0

I wanted to remove the spaces from my list element and separate them into different list elements. For example, if I have the list:

['Hello world', 'testing', 'testing two']

I'd want the list to look like:

['Hello', 'world', 'testing', 'testing', 'two']

The issue I'm having is that i am reading from a file and I already stripped the newline characters and when I tried to strip the spaces, it doesn't seem to work. Below is my code:

with open(fname, 'r') as f:
  words = [line.strip().strip(' ') for line in f]
print words

This just prints out what I mentioned previously above, with the list elements still having spaces.

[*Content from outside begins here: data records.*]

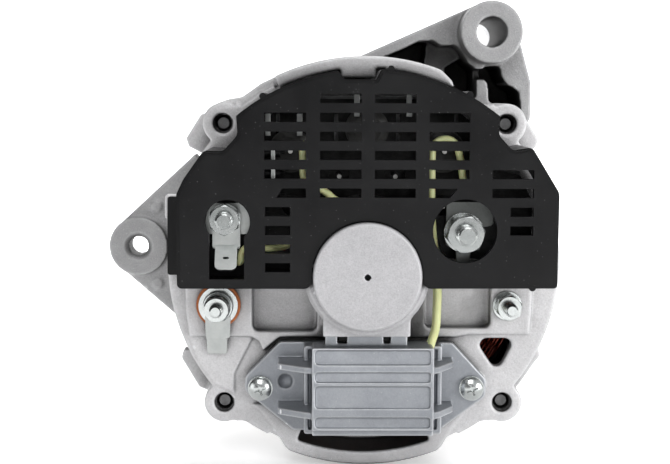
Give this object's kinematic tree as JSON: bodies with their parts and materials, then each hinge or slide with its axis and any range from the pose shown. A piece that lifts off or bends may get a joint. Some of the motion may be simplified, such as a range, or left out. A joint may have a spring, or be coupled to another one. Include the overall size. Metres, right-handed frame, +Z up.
{
  "type": "automotive alternator",
  "caption": "Belt-driven claw-pole alternator with external fan, pivot boss, tapped adjuster ear, black slotted rear cover, finned regulator and spring-loaded brushes on slip rings.",
  "frame": {"origin": "on the rotor axis, in the middle plane of the pulley's belt groove", "axes": "+Y along the rotor axis towards the pulley nut; the cast bearing cap and terminals face -Y; +Z up, as the picture shows it; +X to the right seen from the terminals, on the pivot boss's side"},
  "size_m": [0.1473, 0.1854, 0.1467],
  "materials": {
    "cast_aluminium": "blasted die casting",
    "cast_aluminium_dark": "blasted die casting",
    "heatsink_aluminium": "die cast, light blue-grey cast",
    "black_plastic": "glass-filled moulding, fine grain",
    "dark_plate": "dark passivated plate",
    "grey_plate": "rolled plate",
    "bright_zinc": "bright zinc plated",
    "tinned": "tinned",
    "bolt_steel": "phosphated",
    "diode_case": "dark plated case with black potting",
    "lamination": "varnished laminations",
    "forged_steel": "varnished forging",
    "turned_steel": "turned",
    "bearing_steel": "ground",
    "steel_sheet": "pressed, zinc plated",
    "pulley_steel": "black phosphate",
    "copper": "enamelled copper, red-brown",
    "ring_copper": "turned copper",
    "cage_brass": "pressed",
    "lead_yellow": "pale yellow-green insulation",
    "fibre": "vulcanised fibre",
    "carbon": "copper-carbon brush",
    "bobbin_plastic": "natural nylon",
    "spring_steel": "spring wire"
  },
  "bodies": {
    "stator_assembly": {"rear_housing": "cast_aluminium", "drive_end_bracket": "cast_aluminium_dark", "pivot_sleeve": "turned_steel", "stator_core": "lamination", "stator_winding": "copper", "through_bolts": "bolt_steel", "rear_cover": "black_plastic", "positive_heatsink": "dark_plate", "negative_heatsink": "grey_plate", "positive_diodes": "diode_case", "negative_diodes": "diode_case", "exciter_diodes": "black_plastic", "phase_terminals": "tinned", "terminal_block": "black_plastic", "rectifier_insulators": "fibre", "output_stud": "bright_zinc", "output_nut": "bright_zinc", "output_washers": "bright_zinc", "output_bus": "dark_plate", "exciter_stud": "bright_zinc", "exciter_nut": "bright_zinc", "exciter_terminal": "tinned", "phase_stud": "bright_zinc", "phase_terminal_plate": "tinned", "fibre_washer": "fibre", "ground_stud": "bright_zinc", "terminal_washers": "bright_zinc", "terminal_nuts": "bright_zinc", "regulator_heatsink": "heatsink_aluminium", "regulator_screws": "bright_zinc", "brush_holder": "black_plastic", "upper_brush_spring": "spring_steel", "lower_brush_spring": "spring_steel", "output_lead": "lead_yellow", "sense_lead": "lead_yellow", "exciter_lead": "lead_yellow", "rear_bearing_outer": "bearing_steel", "front_bearing_outer": "bearing_steel", "bearing_retainer": "steel_sheet", "retainer_screws": "bright_zinc"},
    "rotor": {"shaft": "turned_steel", "front_claw_pole": "forged_steel", "rear_claw_pole": "forged_steel", "field_coil": "copper", "coil_bobbin": "bobbin_plastic", "slip_rings": "ring_copper", "slip_ring_moulding": "black_plastic", "rotor_spacer": "turned_steel", "fan": "steel_sheet", "pulley": "pulley_steel", "woodruff_key": "turned_steel", "pulley_nut": "bright_zinc", "rear_bearing_inner": "bearing_steel", "front_bearing_inner": "bearing_steel"},
    "rear_ball_set": {"rear_bearing_balls": "bearing_steel", "rear_bearing_cage": "cage_brass"},
    "front_ball_set": {"front_bearing_balls": "bearing_steel", "front_bearing_cage": "cage_brass"},
    "upper_brush": {"upper_brush": "carbon"},
    "lower_brush": {"lower_brush": "carbon"}
  },
  "joints": [
    {"name": "rotor_spin", "type": "hinge", "parent": "stator_assembly", "child": "rotor", "pos_m": [0, 0, 0], "axis": [0, 1, 0], "continuous": true},
    {"name": "rear_ball_set_spin", "type": "hinge", "parent": "stator_assembly", "child": "rear_ball_set", "pos_m": [0, -0.1476, 0], "axis": [0, 1, 0], "continuous": true},
    {"name": "front_ball_set_spin", "type": "hinge", "parent": "stator_assembly", "child": "front_ball_set", "pos_m": [0, -0.038, 0], "axis": [0, 1, 0], "continuous": true},
    {"name": "upper_brush_slide", "type": "slide", "parent": "stator_assembly", "child": "upper_brush", "axis": [0, 0, -1], "range_m": [0, 0.006], "stiffness_N_per_m": 150, "springref_m": -0.015, "deforming": ["upper_brush_spring"]},
    {"name": "lower_brush_slide", "type": "slide", "parent": "stator_assembly", "child": "lower_brush", "axis": [0, 0, -1], "range_m": [0, 0.006], "stiffness_N_per_m": 150, "springref_m": -0.015, "deforming": ["lower_brush_spring"]}
  ],
  "couplings": [
    {"joint": "rear_ball_set_spin", "follows": "rotor_spin", "ratio": 0.3678},
    {"joint": "front_ball_set_spin", "follows": "rotor_spin", "ratio": 0.3643}
  ]
}
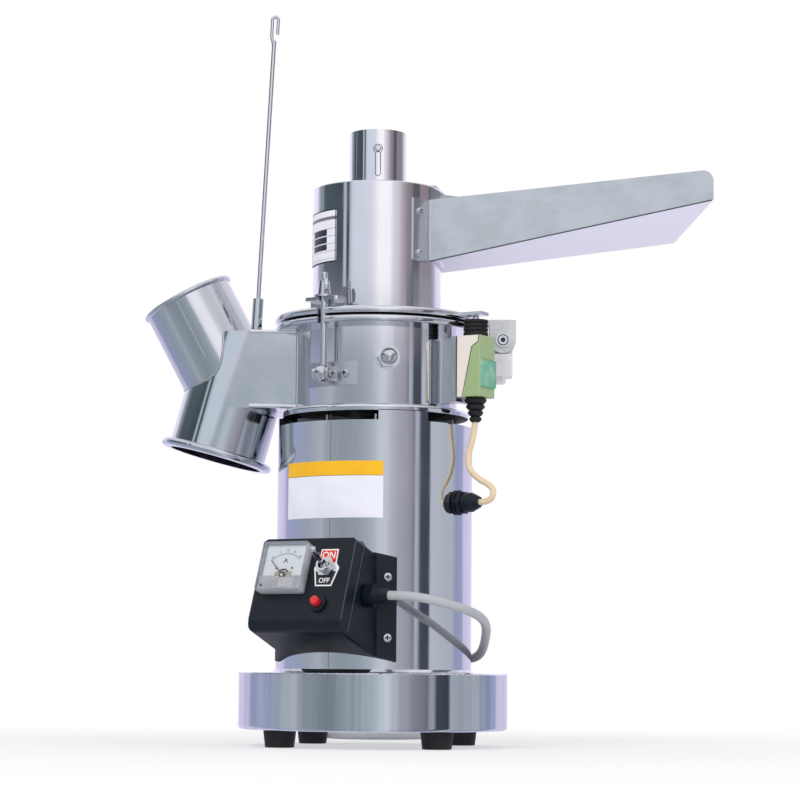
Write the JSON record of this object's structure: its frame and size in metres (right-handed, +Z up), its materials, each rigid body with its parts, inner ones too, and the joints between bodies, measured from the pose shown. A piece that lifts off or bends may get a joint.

If anyone could help me out, that'd be great! Thanks!

user1871869
  • 3,317
  • 13
  • 56
  • 106
  • possible duplicate of [returning a list of words after reading a file in python](http://stackoverflow.com/questions/13259288/returning-a-list-of-words-after-reading-a-file-in-python) – kojiro Oct 20 '13 at 01:53

5 Answers5

3

I would do something like this:

" ".join(list).split(" ")

That will join the list together and then split it apart. There are probably somewhat more efficient ways, but this way is simple.

Eric Pauley
  • 1,709
  • 1
  • 20
  • 30
2

split() splits on any white space by default, so you can do the whole file in one easy step.

words =  f.read().split()

If you want to avoid reading the whole file into memory with f.read():

words = [word for line in f for word in line.split()]
Steven Rumbalski
  • 44,786
  • 9
  • 89
  • 119
  • 1
    I thought about posting this as an answer ... It can have some problems for really big files, but generally these days that's probably not a concern. – mgilson Oct 20 '13 at 02:00
  • @mgilson: I thought about the large file issue as well, but figured that if he has enough memory to hold all the words individually, he probably has enough memory for the whole chunk. – Steven Rumbalski Oct 20 '13 at 03:24
1

.strip only removes stuff from the beginning or end of a string. What you want is to split the sting on whitespace:

lines_split = [line.split() for line in f]

This will give you a nested list which you can easily flatten. See for example this answer or this one.

My prefered approach here would be to write a simple generator to yield a word at a time. Then you can turn it into a list later if you need to:

def get_words(filename):
    with open(filename) as fin:
        for line in fin:
            for word in line.split():
                yield word

There's some magic you can do to condense this down with itertools, but this should suffice for now.

Community
  • 1
  • 1
mgilson
  • 300,191
  • 65
  • 633
  • 696
0

You are looking for the split method. The simplest way to do what you want looks like this:

words = []
with open(fname) as f:
  for line in f:
    words.extend(line.split())

and the slightly cleverer method looks like this:

import itertools
with open(fname) as f:
  words = list(itertools.chain.from_iterable(l.split() for l in f))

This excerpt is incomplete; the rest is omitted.